BS: We were having unbelievable growth before the pandemic. Last year, in the travel company, we had 1,000% growth. This year, we were projecting to have at least a 400 to 500% growth and then, in three days, all of the business for the entire year was cancelled. At the lodge, we'd had about three months of soft opening that had gone reasonably well and then starting in March, we were way ahead of our projections. We had gotten a lot of really good publicity. 

When you start receiving call after call, canceling, and you have an entire year planned off of that, it’s terrifying. You have staff that's dependent on you, you have investors who have put in tons of time and faith and money—it's incredibly stressful. Then you start thinking about in a country like this, tourism is the second biggest contributor to GDP and so, when that falls, what are going to be the consequences of that? Your first reaction is to panic but then you have to breathe and pause. I'm really lucky that my associates here, who are Colombian, are just incredible. We sat down and we started talking through the issues and figuring out what we could do. 

One of the things that's most made me proud is that we haven't had any tourists here since late February, but we have been able to completely avoid layoffs and that's not easy.
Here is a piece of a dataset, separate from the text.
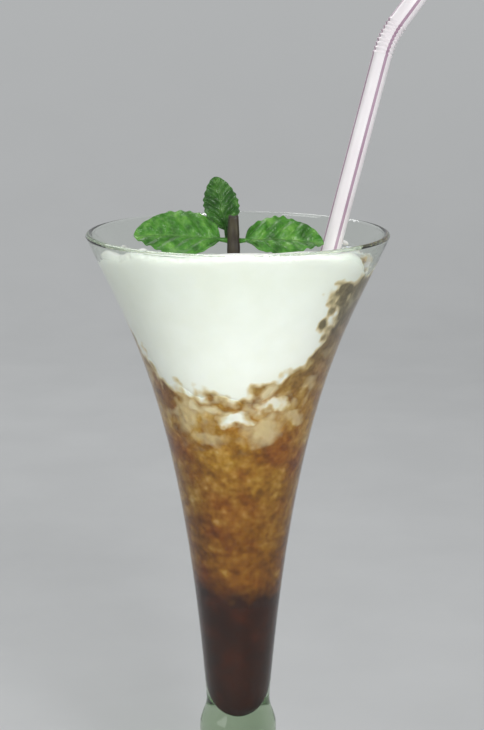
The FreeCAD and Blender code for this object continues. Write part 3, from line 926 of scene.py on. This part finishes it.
# %% Stalk form
# How wide it is from ring to ring, in proportion: it swells where leaves part.
WIDTHS = [1.12, 1.10, 1.06, 1.02, 0.98, 0.96, 1.0, 1.06, 1.0, 0.95, 0.92, 0.88, 0.78]
RING_STEP = 2 * MM
STALK_LENGTH = (len(WIDTHS) - 1) * RING_STEP
CUT_DIP = 0.3 * MM
bpy.ops.mesh.primitive_circle_add(vertices=24, radius=0.6 * STALK_SIDE,
                                  location=STALK - Vector((0, 0, STALK_LENGTH)))
stalk = bpy.context.active_object
stalk.name = "mint_stalk_cut"
settle(stalk)
edit(stalk)
for below, width in zip(WIDTHS, WIDTHS[1:]):
    bpy.ops.mesh.extrude_region_move(TRANSFORM_OT_translate={"value": (0, 0, RING_STEP)})
    bpy.ops.transform.resize(value=(width / below, width / below, 1), center_override=STALK)
bpy.ops.mesh.extrude_region_move(TRANSFORM_OT_translate={"value": (0, 0, -CUT_DIP)})
bpy.ops.transform.resize(value=(0.8, 0.8, 1), center_override=STALK)
bpy.ops.mesh.edge_face_add()
bpy.ops.mesh.inset(thickness=0.5 * MM)
reselect(stalk, lambda v: v.co.z < STALK.z - STALK_LENGTH + 0.1 * MM)
bpy.ops.mesh.edge_face_add()
bpy.ops.mesh.select_all(action="SELECT")
bpy.ops.mesh.normals_make_consistent(inside=False)
done()
print("the stalk is", round(STALK_LENGTH / MM), "mm long, in", len(WIDTHS), "rings")


# %% Grooves of the stalk
def groove(vertex):
    """1 in the middle of each flat side, 0 at the corners."""
    angle = math.atan2(vertex.co.y - STALK.y, vertex.co.x - STALK.x)
    return (1 + math.cos(4 * angle)) / 2


GROOVE_DEPTH = 0.42 * MM
grooves = weigh(stalk, "grooves", groove)
modify(stalk, "DISPLACE", strength=-GROOVE_DEPTH, mid_level=0.0, vertex_group=grooves)
modify(stalk, "SUBSURF", levels=1, render_levels=1)
knots = bpy.data.textures.new("knots", "CLOUDS")
knots.noise_scale = 2.5 * MM
modify(stalk, "DISPLACE", texture=knots, texture_coords="LOCAL", strength=0.3 * MM,
       mid_level=0.5)
bpy.ops.object.shade_smooth()
print("the stalk measures", [round(side / MM, 1) for side in stalk.dimensions], "mm")

# %% Stalk skin
# A cut mint stalk is woody and fibrous, darkest in its grooves, with little shine.
# Its near-black browns are partly its own colour and partly painted shade, the shade where the
# leaves part.
stalk_material = new_material("mint_stalk_skin_and_shade")
tree = stalk_material.node_tree
place = add(tree, "TexCoord", give="Object")
long_way = add(tree, "Mapping", {"Vector": place, "Scale": (1, 1, 0.25)})
fibres = add(tree, "TexNoise", {"Vector": long_way, "Scale": per(1.6), "Detail": 3.0})
bark_and_shade = add(tree, "ValToRGB", [fibres], stops=[
    (0.3, "#1E170D"), (0.5, "#2D2415"), (0.72, "#423D24")])
ridges = add(tree, "Bump", {"Height": fibres, "Strength": 0.4, "Distance": 0.3 * MM})
woody = add(tree, "BsdfPrincipled", {
    "Base Color": bark_and_shade, "Roughness": 0.5, "Sheen Weight": 0.1, "Normal": ridges})
add(tree, "OutputMaterial", {"Surface": woody})
dress(stalk, stalk_material, "stalk", "mint_stalk")

# %% [markdown]
# ## Floor, light and camera
# A pale grey sweep runs under the glass and curves up behind it. Clear glass shows what
# stands round it, so the sweep goes on far enough to fill all that it refracts. The key
# and fill lamps stand near the viewer, as a round white cream needs light that falls off
# to its sides, and a back lamp lights the rims and the leaves.

# %% Form of the sweep
# Sizes in metres: the room is far larger than the glass.
SWEEP_WIDTH, SWEEP_DEPTH, SWEEP_HEIGHT = 8.0, 4.6, 2.6
TO_VIEWER = 0.9
CURVE_RADIUS = 0.7
bpy.ops.mesh.primitive_plane_add(size=1.0, location=(0, 0, 0))
floor = bpy.context.active_object
floor.name = "pale_sweep"
edit(floor)
bpy.ops.transform.resize(value=(SWEEP_WIDTH, SWEEP_DEPTH, 1.0))
bpy.ops.transform.translate(value=(0, -TO_VIEWER, 0))
reselect(floor, lambda v: v.co.y > 0)
bpy.ops.mesh.extrude_region_move(TRANSFORM_OT_translate={"value": (0, 0.2, SWEEP_HEIGHT)})
done()
modify(floor, "BEVEL", width=CURVE_RADIUS, segments=16, limit_method="ANGLE",
       angle_limit=math.radians(30))
pick(floor)
bpy.ops.object.shade_smooth()
print("the sweep is", SWEEP_WIDTH, "m wide and", SWEEP_HEIGHT, "m high")

# %% Paper of the sweep
FAR_GREY = "#B4B6B7"


def seen_ray(tree):
    """1 for a ray that shows the backdrop: straight, through glass or in a reflection."""
    seen = 0.0
    for ray in ("Is Camera Ray", "Is Transmission Ray", "Is Glossy Ray"):
        seen = add(tree, "Math", [add(tree, "LightPath", give=ray), seen], operation="MAXIMUM")
    return seen


sweep = new_material("pale_grey_paper")
tree = sweep.node_tree
place = add(tree, "TexCoord", give="Object")
cloudy = add(tree, "TexNoise", {"Vector": place, "Scale": per(60.0), "Detail": 4.0})
paper = add(tree, "ValToRGB", [cloudy], stops=[(0.35, "#D3D5D6"), (0.65, "#D7D9DA")])
# Far from the lamps the paper would look dark, so there it is seen as an even pale grey.
apart = add(tree, "VectorMath", [place], "Value", operation="LENGTH")
far = add(tree, "MapRange", [apart, 0.5, 1.5], interpolation_type="SMOOTHSTEP")
shown = add(tree, "Math", [far, seen_ray(tree)], operation="MULTIPLY")
even = add(tree, "Emission", [FAR_GREY, 1.0])
matt = add(tree, "BsdfDiffuse", [paper])
add(tree, "OutputMaterial", {"Surface": add(tree, "MixShader", [shown, matt, even])})
floor.data.materials.append(sweep)
print(floor.name, "is of", sweep.name)

# %% World and lamps
world = bpy.data.worlds.new("studio")
bpy.context.scene.world = world
world.use_nodes = True
tree = world.node_tree
tree.nodes.clear()
soft = add(tree, "Background", ["#FFFFFF", 0.26])
pale = add(tree, "Background", [FAR_GREY, 1.0])
add(tree, "OutputWorld", {"Surface": add(tree, "MixShader", [seen_ray(tree), soft, pale])})


def softbox(name, place, size, watts, aim=(0, 0, 0.12)):
    """A square area lamp that faces a point on the glass; in metres."""
    light = bpy.data.lights.new(name, "AREA")
    light.energy = watts
    light.size = size
    lamp = bpy.data.objects.new(name, light)
    lamp.location = place
    facing = Vector(aim) - Vector(place)
    lamp.rotation_euler = facing.to_track_quat("-Z", "Y").to_euler()
    bpy.context.scene.collection.objects.link(lamp)
    print(name, "softbox,", size, "m wide, stands", round(facing.length, 2), "m away")


softbox("key", (0.30, -0.85, 0.55), 0.40, 5.7)
softbox("fill", (-0.80, -0.60, 0.45), 0.60, 2.2)
softbox("back", (-0.30, 0.60, 0.90), 0.60, 3.4)

# %% Camera
# A long lens from a little over the rim, near enough to fill the picture's height.
LENS = 94.93
LOOK_DOWN = 12.37
VIEWPOINT = (1.2 * MM, -550 * MM, RIM + 81.2 * MM)
camera_data = bpy.data.cameras.new("camera")
camera_data.sensor_width = 36
camera_data.lens = LENS
camera_data.clip_start = 0.01
camera = bpy.data.objects.new("camera", camera_data)
camera.location = VIEWPOINT
camera.rotation_euler = (math.radians(90 - LOOK_DOWN), 0, 0)
bpy.context.scene.collection.objects.link(camera)
bpy.context.scene.camera = camera
bpy.context.scene.view_settings.view_transform = "Standard"
print("a", round(LENS), "mm lens looks down by", LOOK_DOWN, "degrees")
It takes sacrifice from us and from our employees as well. I remember very vividly a class with [Professor] Jody Hoffer Gittell, where we were doing a case study, and we had to talk about layoffs. You have to make an analysis between the health of the business and the health of employees. She was very passionate about this and very passionate about being fair to employees and that played a huge role in my calculus. 
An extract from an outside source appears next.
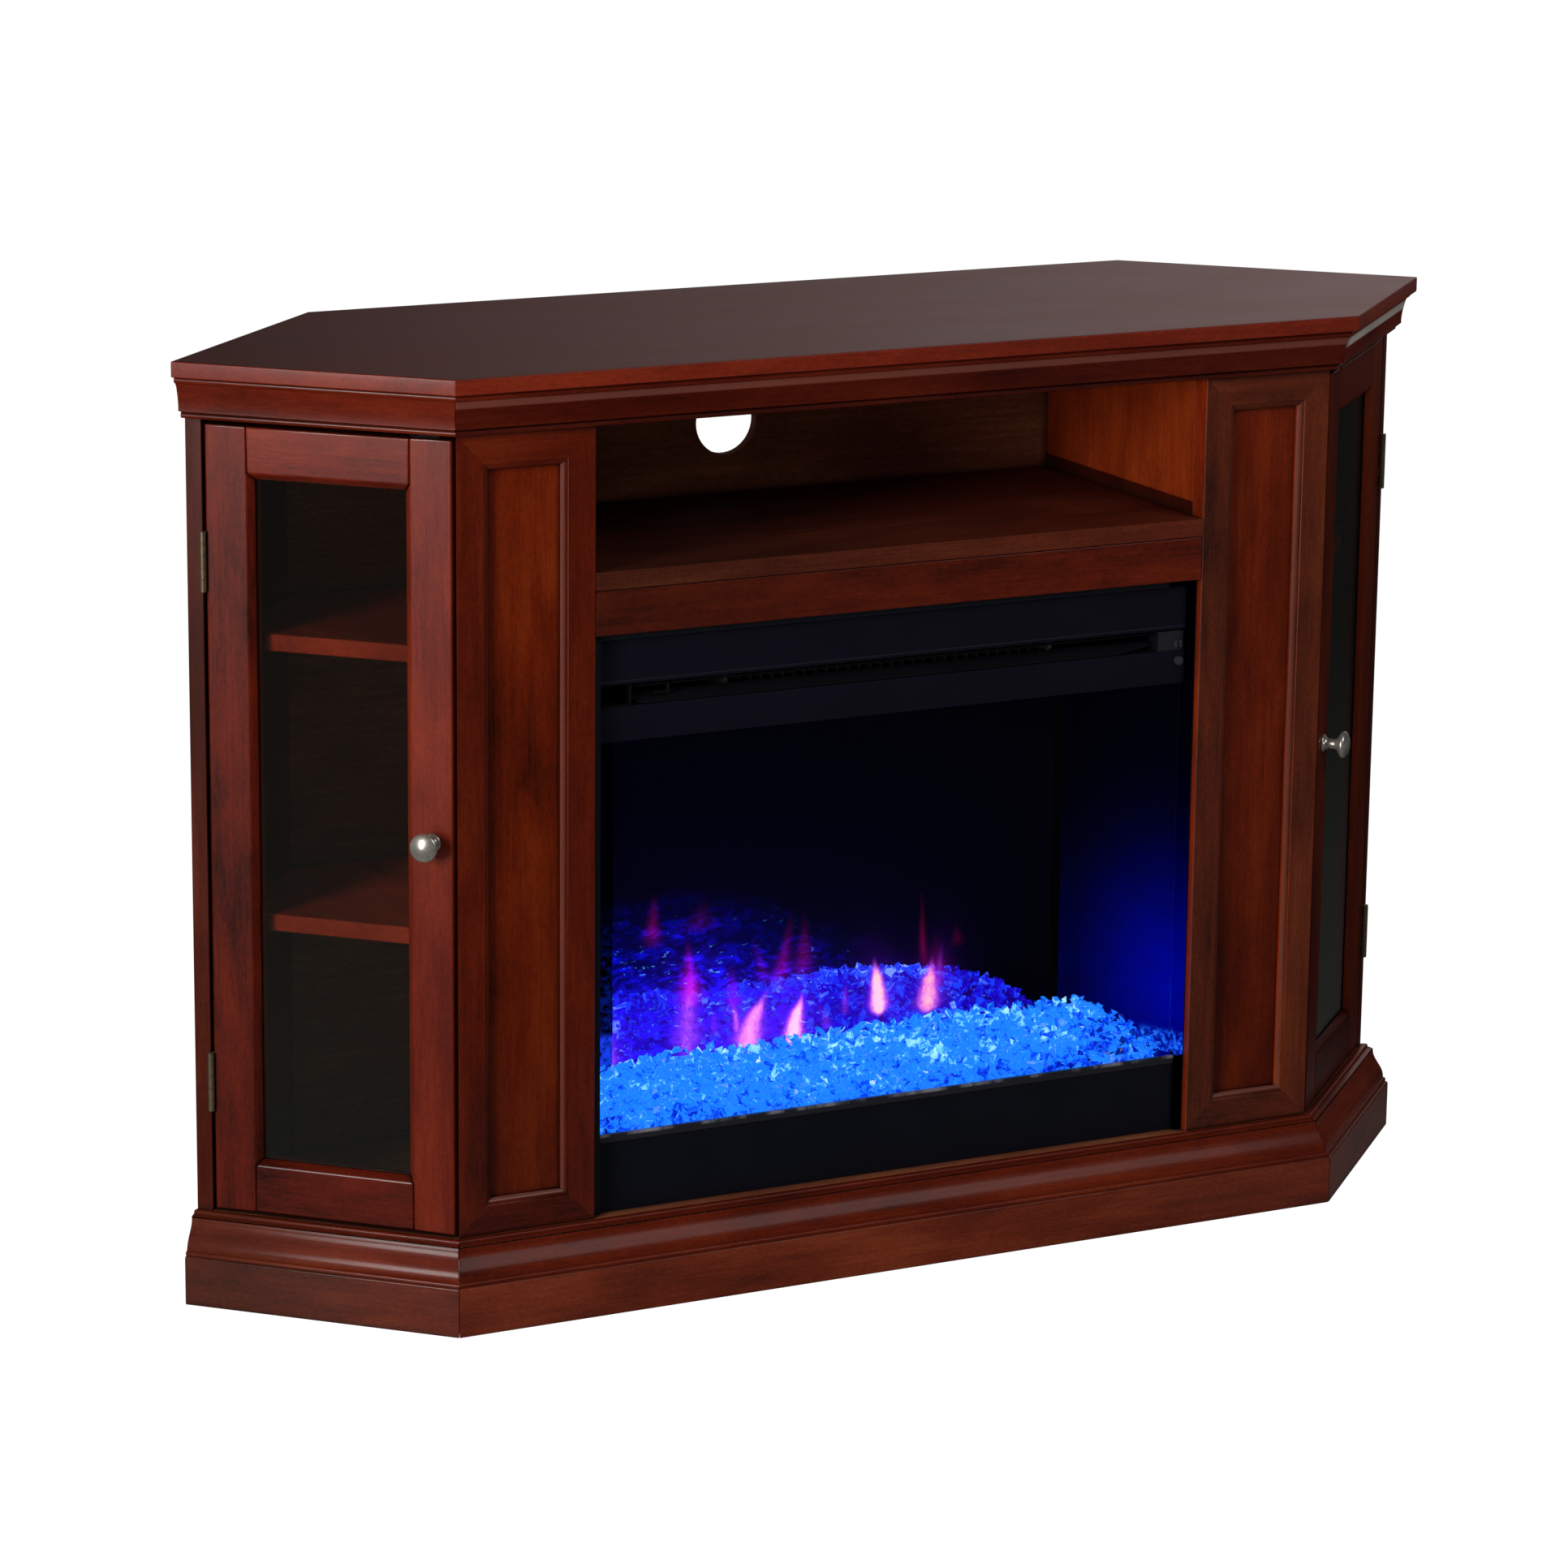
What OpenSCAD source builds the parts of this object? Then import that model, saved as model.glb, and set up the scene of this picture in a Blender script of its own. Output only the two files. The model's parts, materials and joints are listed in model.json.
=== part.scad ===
// Corner media console with an electric fireplace: cherry-stained cabinet, two glazed corner doors,
// an open bay under the top board and a firebox with a crushed-glass ember bed.
// Origin: middle of the floor footprint. +X to the viewer's right, +Y to the wall, +Z up.

/* [Overall] */
// Width of the top board from tip to tip
top_w = 1219; // [1190:1:1260]
// How far each cut corner of the top board runs in along the front
corner_leg = 178; // [150:1:200]
// Depth of the top board, front edge to back edge
top_d = 380; // [370:1:420]
// Height of the whole console
overall_h = 817; // [800:1:860]
// Thickness of the top board
top_t = 13.5; // [10:0.5:18]
// How far the top board reaches past the cabinet faces
top_overhang = 26; // [24:1:32]

/* [Carcass] */
// Depth of the carcass, cabinet face to the rear of the back panel
carcass_d = 294; // [286:1:320]
// Thickness of the dividers, end panels and side shelves
board_t = 15; // [12:1:18]
// Thickness of the face frames, rails and doors
face_t = 19; // [17:1:22]
// Thickness of the back panel
back_t = 12; // [8:1:14]
// Thickness of the cabinet floor
floor_t = 18; // [12:1:20]
// Hairline left between members that are joined side by side
hair = 0.2; // [0.1:0.05:0.4]

/* [Base] */
// Height of the plain plinth boards
plinth_h = 43.5; // [38:0.5:48]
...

I think when the pandemic is over, we will still be able to grow. We’re treading water until we can start to swim again.

MD: As you look back on your time at Heller, what were some of the best parts of your experience?

BS: There’s a ton. I remember the first assignment that we had from a particular professor, everybody did very poorly. I remember studying with Allison Stagg, MPP’10, and staying up nights and poring through all of our materials. And I think that the fact that everybody did so poorly in that first time drove us to really understand the heart of the issue and we did much better on the next assignment. I remember a lot of that camaraderie. What was really neat to me about that was that we were studying such different topics, right? I was doing health care, she was doing community development. You have to learn to think about complex issues in similar ways, see what's controlling them, and that to me was incredibly important. 

The professors are also amazing. I talk to people who went to other graduate schools and a lot of them, their professors don't know who they are. And at Heller, your professors insist on you calling them by their first name and that's uncommon. 

MD: Have you kept in touch with your classmates? 

BS: One of the best things that comes out of a school like Heller is the network and the depth of knowledge that you can get from other people connected to the school. I keep in touch with the majority of my cohort from the MPP program and some from the MBA program. They've been incredible on a personal and a professional level. Professionally, in the present, you know, a very close friend from both programs has been integral in supporting our ventures down here, has come down various times and has invested. With everybody else, we constantly sort of just bounced ideas off of each other. Over the years, we've gone to each other's weddings, seen each other’s children. In addition, it’s been great watching my classmates’ career development. A few years after graduation, these people are directors of departments for state and federal level or different agencies and it's neat to see them grow and have these tools that none of us had before.